Short channel vertical transistors with excellent saturation characteristics

The use of a vertical thin film transistor (VTFT) topology in the flat panel active matrix array, opens up a plethora of new high performance applications. The VTFT is small in footprint by virtue of its stacked layer configuration, in which channel lengths can be conveniently scaled down to nanometer regime without having to resort to photolithography as would otherwise be needed when scaling lateral TFTs. More importantly, the VTFT is also fully compatible to the materials and processes used in flat panel technology, takes making it amenable to large area scaling. In the VTFT, the source and drain electrodes are vertically stacked and separated by an intermediate insulator layer. The channel is formed on the vertical sidewall of the source/insulator/drain stack. Since the thickness of intermediate insulator layer defines the channel length, this can now be accurately controlled at the nanometer scale via the thickness of the insulator layer.

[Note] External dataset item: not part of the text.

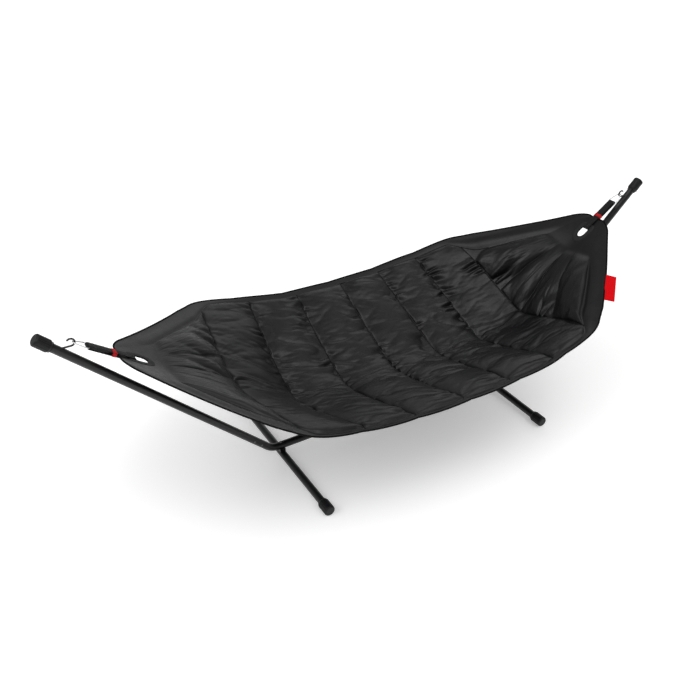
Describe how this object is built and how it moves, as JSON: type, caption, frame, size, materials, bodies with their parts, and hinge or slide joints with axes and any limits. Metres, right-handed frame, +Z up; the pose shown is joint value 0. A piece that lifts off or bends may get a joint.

While nanoscale channel length VTFTs in amorphous silicon (a-Si) have been demonstrated previously, one of the biggest issues was the lack of good saturation behavior at high drain voltages, which made reduction of the gate dielectric thickness mandatory. However, reducing the gate dielectric thickness leads to high gate leakage and early dielectric breakdown. This presentation is on short-channel VTFTs with excellent saturation characteristics, achieved by an ultra-thin silicon nitride (SiN_x) gate dielectric using plasma-enhanced chemical vapor deposition (PECVD).